Preferably, the light-refracting element 3 is arranged in a manner directly adjoining a reflective inner wall region 21 of the reflector 2. In this way, an optical interaction of the light-refracting element 3 with the reflector 2 can be fashioned particularly directly and thus effectively. In the example shown, the design is such that the optical element 3 has an edge adjoining the inner wall region 21 of the reflector 2 on all sides, as is evident suggestively from FIG. 1

The light-refracting element 3 is preferably fashioned as an injection-molded part. In this way, the shape of the light-refracting element 3 can be adapted particularly well to the shape of the reflector 2, in particular to the shape of the reflective inner wall region 21. Production by injection molding is additionally more advantageous, in particular more cost-effective, than production by milling.

Preferably, the reflector 2 consists of a metal and the light-refracting element 3 consists of a plastic.

The light-refracting element 3 can have integrally formed holding elements 35, in particular integrally formed on the further surface 31, which engage into appropriately corresponding cutouts of the reflector 2 for the purpose of mounting the light-refracting element 3 on the reflector 2.

The light-refracting element 3 can be fashioned such that it has a magnification factor of between 5 and 20, for example approximately 10, with regard to the light generated by the light source 1.

Claims

1. A luminaire comprising:

a light source for generating light,

a reflector for influencing the light, and

a light-refracting element for further influencing the light,

wherein the light-refracting element is shaped in a curved fashion and has a surface provided with a prism structure.

2. The luminaire as claimed in claim 1, wherein the prism structure is a microprism structure.

3. The luminaire as claimed in claim 1, which is fashioned in such a way that the surface forms a light exit surface of the light-refracting element for the light.

4. The luminaire as claimed in claim 1, wherein the surface is shaped in a concavely curved fashion at least to a first approximation.

5. The luminaire as claimed in claim 1, wherein a light exit region of the luminaire is formed by an edge of the reflector said light exit region having a diameter (D).

6. The luminaire as claimed in claim 5, wherein the surface of the light-refracting element has at least to a first approximation a curvature described by a radius of curvature that is greater than half of the diameter (D) of the light exit region and less than double the diameter (D) of the light exit region.

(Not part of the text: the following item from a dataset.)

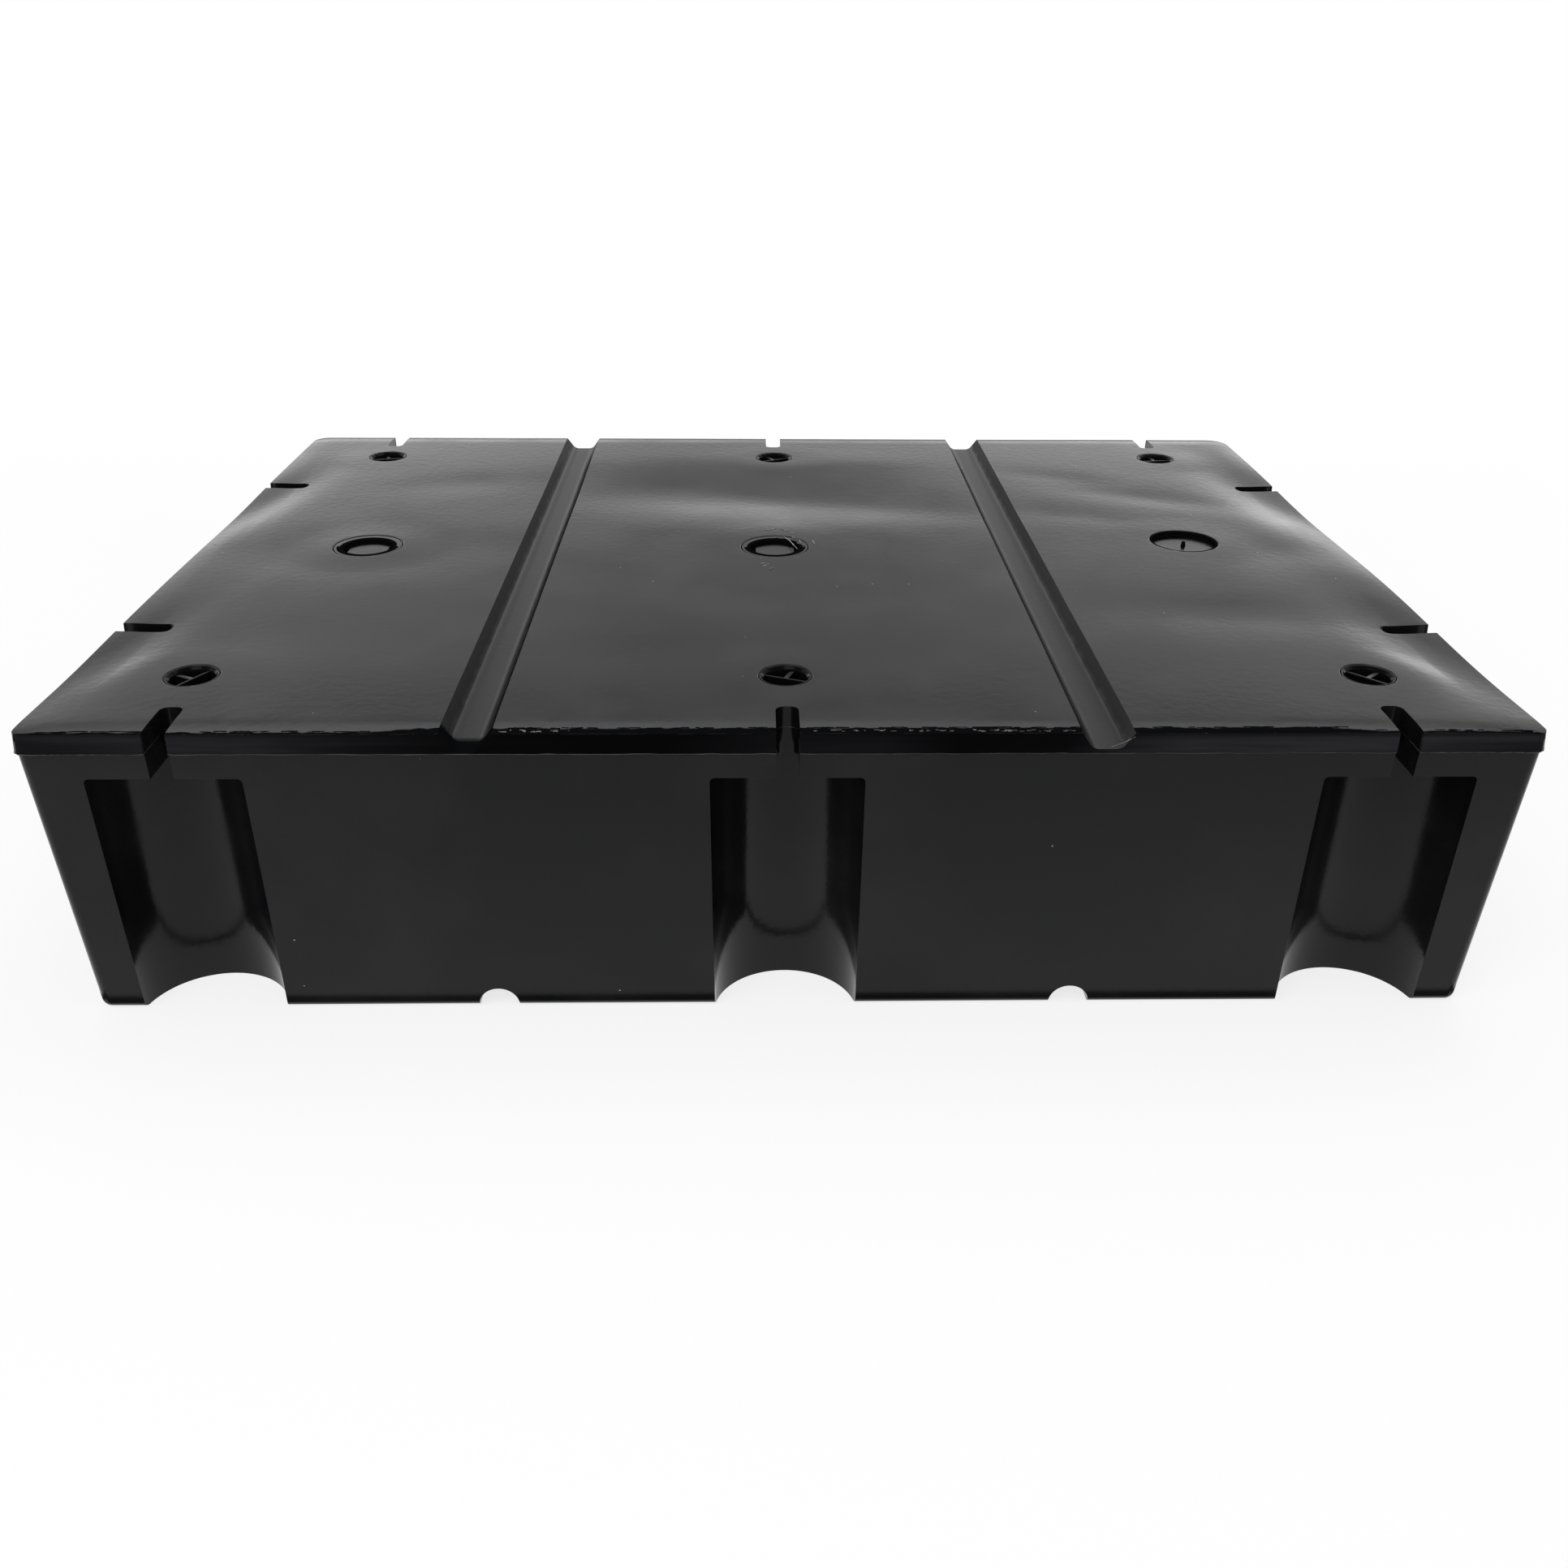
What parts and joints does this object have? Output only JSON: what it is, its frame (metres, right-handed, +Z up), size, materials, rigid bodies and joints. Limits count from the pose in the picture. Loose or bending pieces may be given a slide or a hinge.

7. The luminaire as claimed in claim 1, wherein the light-refracting element furthermore has a further surface, wherein the further surface forms a light entrance surface of the light-refracting element for the light.

8. The luminaire as claimed in claim 7, wherein the further surface is shaped in a convexly curved fashion at least to a first approximation.

9. The luminaire as claimed in claim 7, wherein the light-refracting element substantially has the shape of a curved disk or of a lens, wherein it is shaped in such a way that between the surface and the further surface it has a thickness (d) which varies by less than 100%, preferably by less than 50%, particularly preferably by less than 30%.

10. The luminaire as claimed in claim 1, wherein the light-refracting element (3) is fashioned as an injection-molded part.

11. The luminaire as claimed in claim 1, wherein the light-refracting element (3) is arranged in a manner directly adjoining a reflective inner wall region (21) of the reflector (2).

12. The luminaire as claimed in claim 1, wherein the light source (1) comprises at least one LED.

13. The luminaire as claimed in claim 5, wherein a plane (E) is defined by the edge (7) of the reflector and the light source has a circuit board arranged in a manner aligned in a further plane (E′), wherein the further plane (E′) forms an angle (α) with the first-mentioned plane (E), said angle being between 40° and 80°, preferably between 50° and 70°.

14. The luminaire as claimed in claim 1, in the form of a wall washer.

15. The luminaire as claimed in claim 1, in the form of a recessed luminaire.